AIM
Reproduce the listing below verbatim.
────────
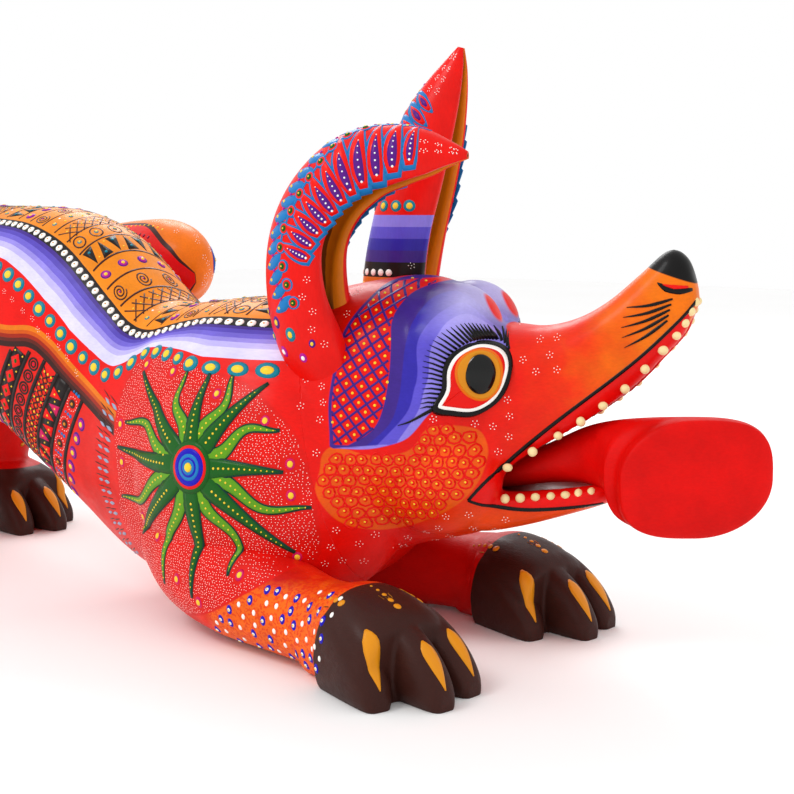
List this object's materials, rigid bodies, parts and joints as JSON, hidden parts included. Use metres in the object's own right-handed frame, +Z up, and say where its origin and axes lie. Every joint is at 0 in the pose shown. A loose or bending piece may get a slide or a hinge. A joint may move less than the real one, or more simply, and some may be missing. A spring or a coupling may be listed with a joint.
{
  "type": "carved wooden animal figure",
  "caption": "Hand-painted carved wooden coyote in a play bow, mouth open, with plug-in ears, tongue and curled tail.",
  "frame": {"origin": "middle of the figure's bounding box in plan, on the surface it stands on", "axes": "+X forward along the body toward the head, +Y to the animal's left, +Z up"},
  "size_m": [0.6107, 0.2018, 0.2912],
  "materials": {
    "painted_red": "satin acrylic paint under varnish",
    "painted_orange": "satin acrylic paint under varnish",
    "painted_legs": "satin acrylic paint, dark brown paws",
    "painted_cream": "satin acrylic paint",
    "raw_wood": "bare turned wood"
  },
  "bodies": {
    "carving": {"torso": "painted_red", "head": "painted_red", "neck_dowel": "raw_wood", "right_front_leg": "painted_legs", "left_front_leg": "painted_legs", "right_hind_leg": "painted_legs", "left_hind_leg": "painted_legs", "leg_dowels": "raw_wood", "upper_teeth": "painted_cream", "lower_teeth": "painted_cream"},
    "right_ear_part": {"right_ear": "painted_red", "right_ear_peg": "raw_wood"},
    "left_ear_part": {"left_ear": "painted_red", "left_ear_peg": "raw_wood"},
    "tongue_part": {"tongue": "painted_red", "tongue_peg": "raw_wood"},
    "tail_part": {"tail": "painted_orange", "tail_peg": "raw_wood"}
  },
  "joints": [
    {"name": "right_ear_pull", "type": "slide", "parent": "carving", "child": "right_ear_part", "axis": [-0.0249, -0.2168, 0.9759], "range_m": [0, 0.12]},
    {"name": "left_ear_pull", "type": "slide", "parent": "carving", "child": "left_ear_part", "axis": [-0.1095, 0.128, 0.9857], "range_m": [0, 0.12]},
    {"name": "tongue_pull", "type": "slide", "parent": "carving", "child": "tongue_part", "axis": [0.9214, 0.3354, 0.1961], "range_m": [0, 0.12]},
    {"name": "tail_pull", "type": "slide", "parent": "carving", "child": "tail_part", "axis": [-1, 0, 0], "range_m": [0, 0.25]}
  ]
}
────────
EXERCISE ANSWER
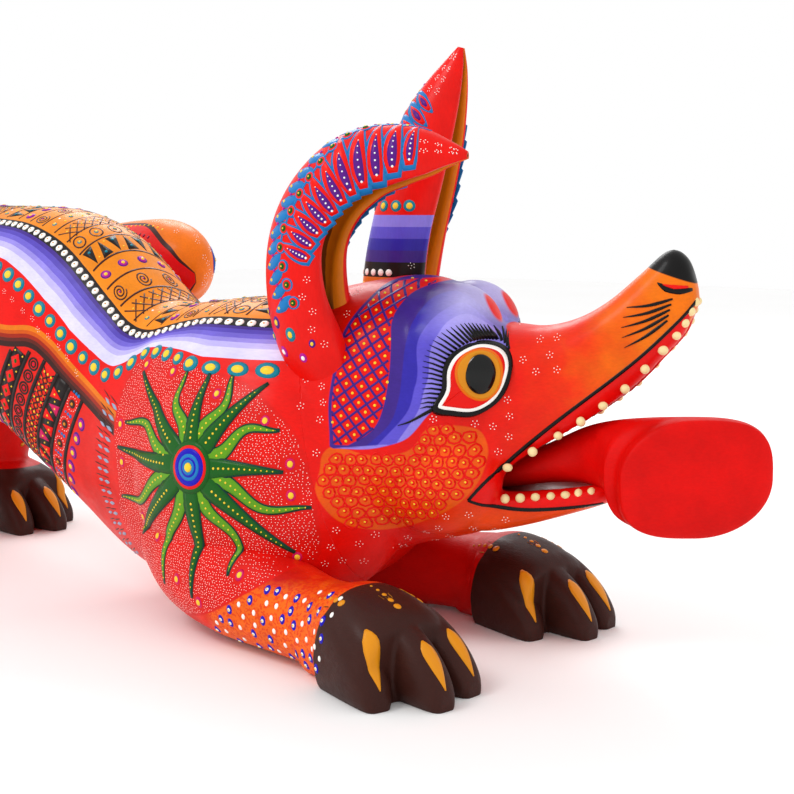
List this object's materials, rigid bodies, parts and joints as JSON, hidden parts included. Use metres in the object's own right-handed frame, +Z up, and say where its origin and axes lie. Every joint is at 0 in the pose shown. A loose or bending piece may get a slide or a hinge. A joint may move less than the real one, or more simply, and some may be missing. A spring or a coupling may be listed with a joint.
{
  "type": "carved wooden animal figure",
  "caption": "Hand-painted carved wooden coyote in a play bow, mouth open, with plug-in ears, tongue and curled tail.",
  "frame": {"origin": "middle of the figure's bounding box in plan, on the surface it stands on", "axes": "+X forward along the body toward the head, +Y to the animal's left, +Z up"},
  "size_m": [0.6107, 0.2018, 0.2912],
  "materials": {
    "painted_red": "satin acrylic paint under varnish",
    "painted_orange": "satin acrylic paint under varnish",
    "painted_legs": "satin acrylic paint, dark brown paws",
    "painted_cream": "satin acrylic paint",
    "raw_wood": "bare turned wood"
  },
  "bodies": {
    "carving": {"torso": "painted_red", "head": "painted_red", "neck_dowel": "raw_wood", "right_front_leg": "painted_legs", "left_front_leg": "painted_legs", "right_hind_leg": "painted_legs", "left_hind_leg": "painted_legs", "leg_dowels": "raw_wood", "upper_teeth": "painted_cream", "lower_teeth": "painted_cream"},
    "right_ear_part": {"right_ear": "painted_red", "right_ear_peg": "raw_wood"},
    "left_ear_part": {"left_ear": "painted_red", "left_ear_peg": "raw_wood"},
    "tongue_part": {"tongue": "painted_red", "tongue_peg": "raw_wood"},
    "tail_part": {"tail": "painted_orange", "tail_peg": "raw_wood"}
  },
  "joints": [
    {"name": "right_ear_pull", "type": "slide", "parent": "carving", "child": "right_ear_part", "axis": [-0.0249, -0.2168, 0.9759], "range_m": [0, 0.12]},
    {"name": "left_ear_pull", "type": "slide", "parent": "carving", "child": "left_ear_part", "axis": [-0.1095, 0.128, 0.9857], "range_m": [0, 0.12]},
    {"name": "tongue_pull", "type": "slide", "parent": "carving", "child": "tongue_part", "axis": [0.9214, 0.3354, 0.1961], "range_m": [0, 0.12]},
    {"name": "tail_pull", "type": "slide", "parent": "carving", "child": "tail_part", "axis": [-1, 0, 0], "range_m": [0, 0.25]}
  ]
}